◆ **Records shown**:
- - - - -

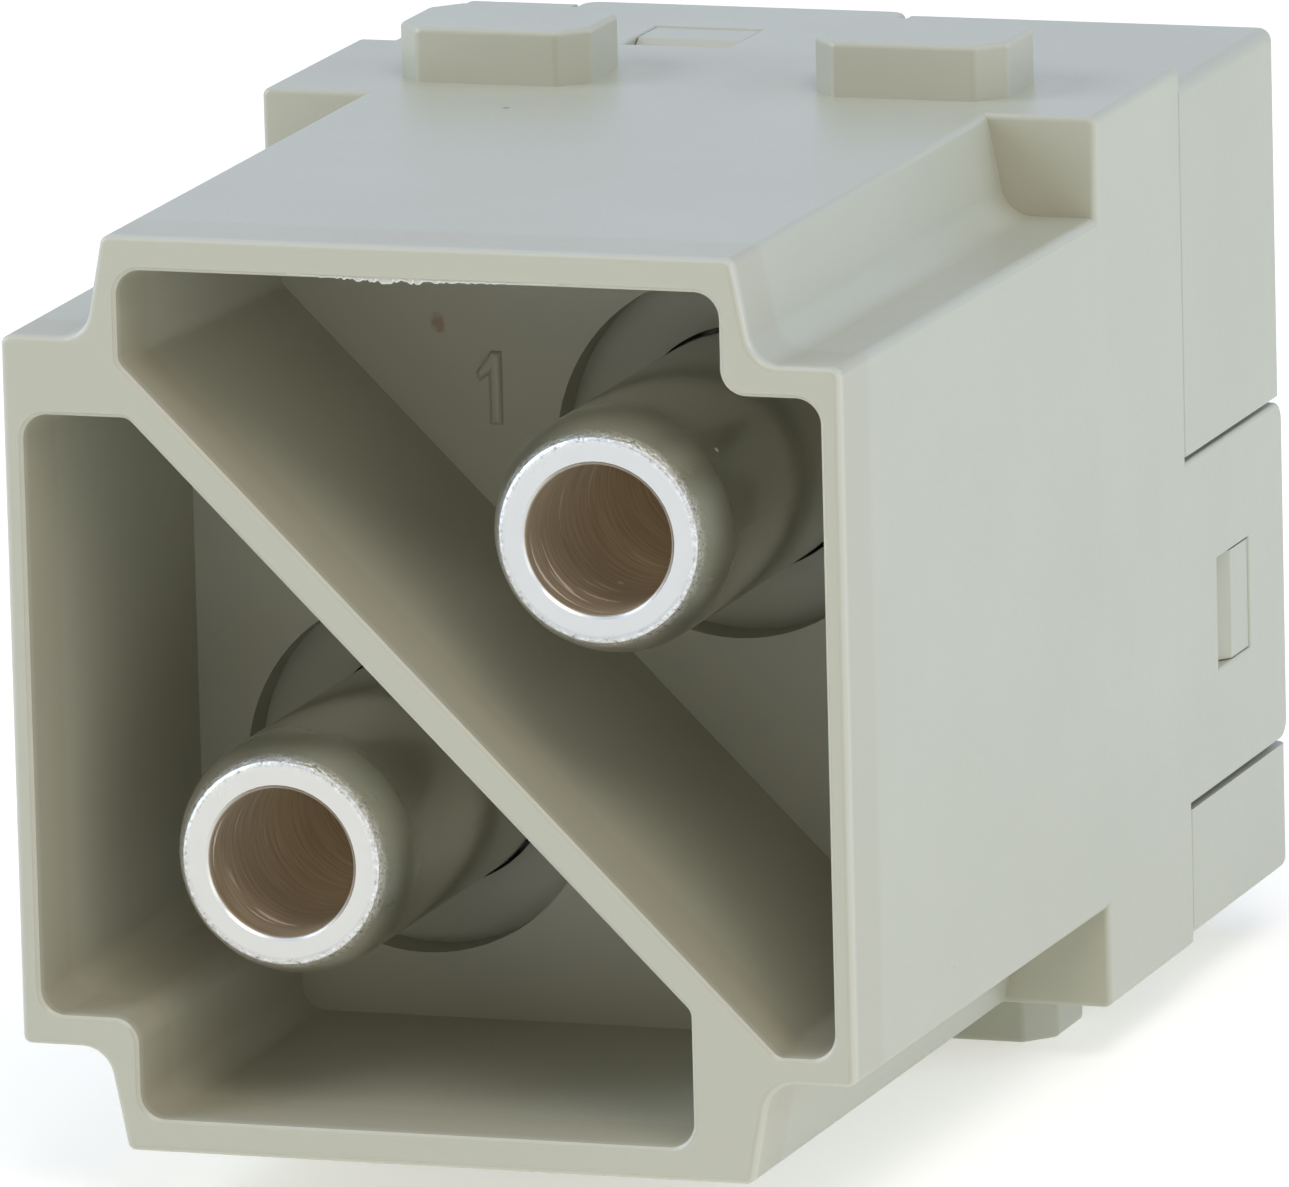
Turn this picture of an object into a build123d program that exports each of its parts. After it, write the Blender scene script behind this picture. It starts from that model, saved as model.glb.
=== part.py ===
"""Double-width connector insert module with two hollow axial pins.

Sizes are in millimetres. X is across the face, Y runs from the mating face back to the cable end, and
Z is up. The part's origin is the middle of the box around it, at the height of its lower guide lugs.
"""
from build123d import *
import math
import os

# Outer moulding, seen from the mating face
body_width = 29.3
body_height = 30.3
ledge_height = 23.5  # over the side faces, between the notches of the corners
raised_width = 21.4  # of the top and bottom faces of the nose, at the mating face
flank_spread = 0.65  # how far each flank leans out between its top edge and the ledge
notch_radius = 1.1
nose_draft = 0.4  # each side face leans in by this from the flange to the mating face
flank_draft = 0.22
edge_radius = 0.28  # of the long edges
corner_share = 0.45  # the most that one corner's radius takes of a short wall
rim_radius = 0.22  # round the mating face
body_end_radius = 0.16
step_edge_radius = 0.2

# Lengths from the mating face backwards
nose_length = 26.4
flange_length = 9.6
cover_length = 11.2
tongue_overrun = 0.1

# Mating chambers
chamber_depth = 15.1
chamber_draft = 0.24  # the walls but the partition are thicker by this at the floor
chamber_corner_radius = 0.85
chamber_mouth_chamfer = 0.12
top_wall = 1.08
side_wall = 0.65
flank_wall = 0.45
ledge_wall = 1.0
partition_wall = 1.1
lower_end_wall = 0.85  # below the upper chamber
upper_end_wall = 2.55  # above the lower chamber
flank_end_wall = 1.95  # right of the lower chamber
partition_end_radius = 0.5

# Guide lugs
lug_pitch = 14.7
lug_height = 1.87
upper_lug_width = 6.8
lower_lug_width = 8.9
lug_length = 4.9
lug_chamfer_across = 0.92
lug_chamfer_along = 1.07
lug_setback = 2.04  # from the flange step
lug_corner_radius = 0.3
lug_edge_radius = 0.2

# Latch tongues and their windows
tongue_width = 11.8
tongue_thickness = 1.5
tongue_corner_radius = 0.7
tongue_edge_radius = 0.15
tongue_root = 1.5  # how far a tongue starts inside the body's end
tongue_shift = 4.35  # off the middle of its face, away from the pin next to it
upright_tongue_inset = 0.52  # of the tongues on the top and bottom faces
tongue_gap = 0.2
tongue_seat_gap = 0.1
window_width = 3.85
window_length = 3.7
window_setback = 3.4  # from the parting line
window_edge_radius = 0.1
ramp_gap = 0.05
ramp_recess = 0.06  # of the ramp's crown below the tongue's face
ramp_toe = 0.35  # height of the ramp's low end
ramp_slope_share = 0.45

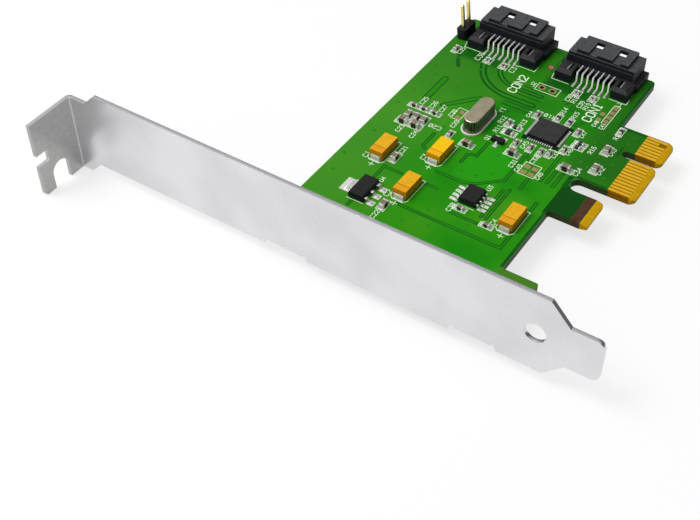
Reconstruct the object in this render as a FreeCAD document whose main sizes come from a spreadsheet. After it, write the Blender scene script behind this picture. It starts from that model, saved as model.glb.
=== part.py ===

- - - - -

◆ **Exercise objective**: All of the entries above should be written out again exactly.

◆ **Answer in full**:
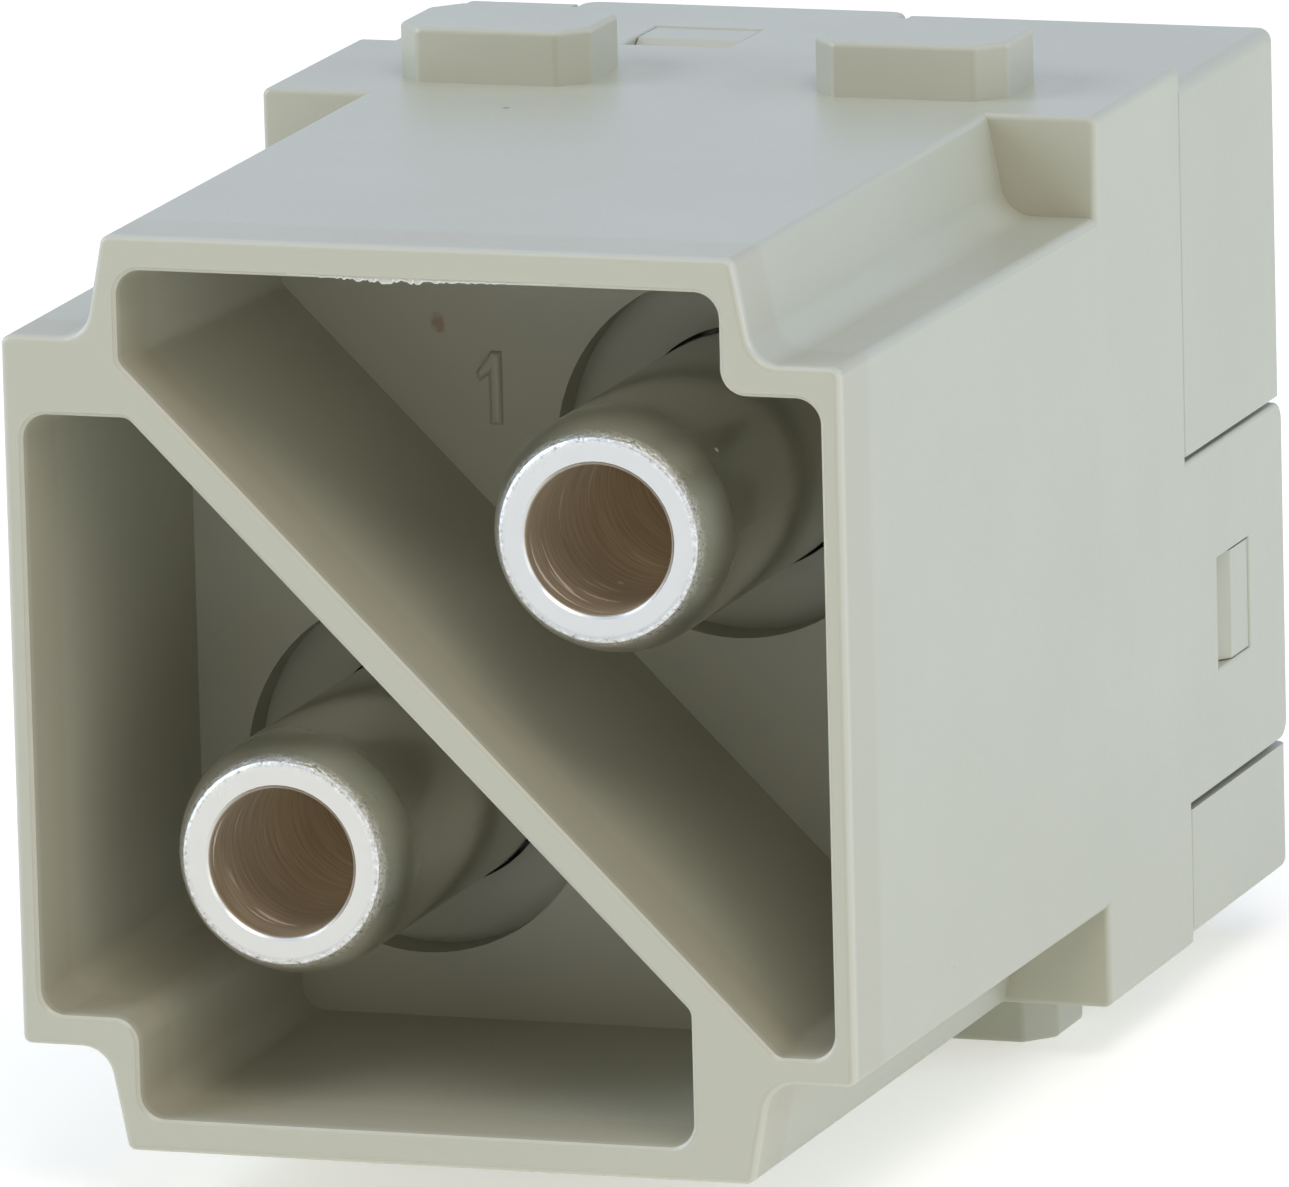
Turn this picture of an object into a build123d program that exports each of its parts. After it, write the Blender scene script behind this picture. It starts from that model, saved as model.glb.
=== part.py ===
"""Double-width connector insert module with two hollow axial pins.

Sizes are in millimetres. X is across the face, Y runs from the mating face back to the cable end, and
Z is up. The part's origin is the middle of the box around it, at the height of its lower guide lugs.
"""
from build123d import *
import math
import os

# Outer moulding, seen from the mating face
body_width = 29.3
body_height = 30.3
ledge_height = 23.5  # over the side faces, between the notches of the corners
raised_width = 21.4  # of the top and bottom faces of the nose, at the mating face
flank_spread = 0.65  # how far each flank leans out between its top edge and the ledge
notch_radius = 1.1
nose_draft = 0.4  # each side face leans in by this from the flange to the mating face
flank_draft = 0.22
edge_radius = 0.28  # of the long edges
corner_share = 0.45  # the most that one corner's radius takes of a short wall
rim_radius = 0.22  # round the mating face
body_end_radius = 0.16
step_edge_radius = 0.2

# Lengths from the mating face backwards
nose_length = 26.4
flange_length = 9.6
cover_length = 11.2
tongue_overrun = 0.1

# Mating chambers
chamber_depth = 15.1
chamber_draft = 0.24  # the walls but the partition are thicker by this at the floor
chamber_corner_radius = 0.85
chamber_mouth_chamfer = 0.12
top_wall = 1.08
side_wall = 0.65
flank_wall = 0.45
ledge_wall = 1.0
partition_wall = 1.1
lower_end_wall = 0.85  # below the upper chamber
upper_end_wall = 2.55  # above the lower chamber
flank_end_wall = 1.95  # right of the lower chamber
partition_end_radius = 0.5

# Guide lugs
lug_pitch = 14.7
lug_height = 1.87
upper_lug_width = 6.8
lower_lug_width = 8.9
lug_length = 4.9
lug_chamfer_across = 0.92
lug_chamfer_along = 1.07
lug_setback = 2.04  # from the flange step
lug_corner_radius = 0.3
lug_edge_radius = 0.2

# Latch tongues and their windows
tongue_width = 11.8
tongue_thickness = 1.5
tongue_corner_radius = 0.7
tongue_edge_radius = 0.15
tongue_root = 1.5  # how far a tongue starts inside the body's end
tongue_shift = 4.35  # off the middle of its face, away from the pin next to it
upright_tongue_inset = 0.52  # of the tongues on the top and bottom faces
tongue_gap = 0.2
tongue_seat_gap = 0.1
window_width = 3.85
window_length = 3.7
window_setback = 3.4  # from the parting line
window_edge_radius = 0.1
ramp_gap = 0.05
ramp_recess = 0.06  # of the ramp's crown below the tongue's face
ramp_toe = 0.35  # height of the ramp's low end
ramp_slope_share = 0.45

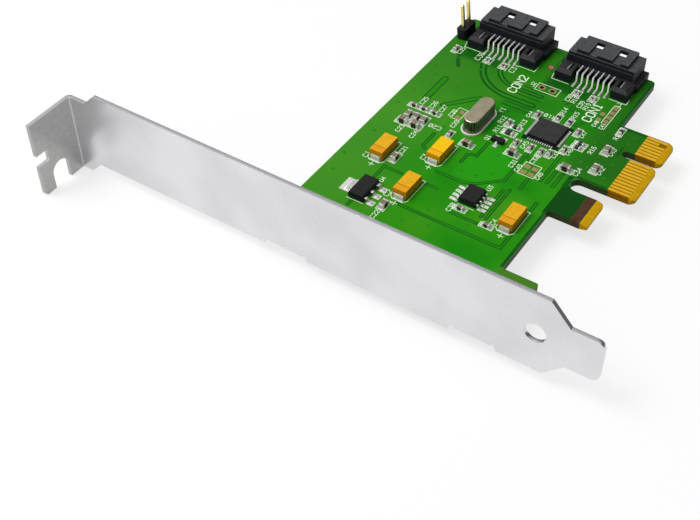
Reconstruct the object in this render as a FreeCAD document whose main sizes come from a spreadsheet. After it, write the Blender scene script behind this picture. It starts from that model, saved as model.glb.
=== part.py ===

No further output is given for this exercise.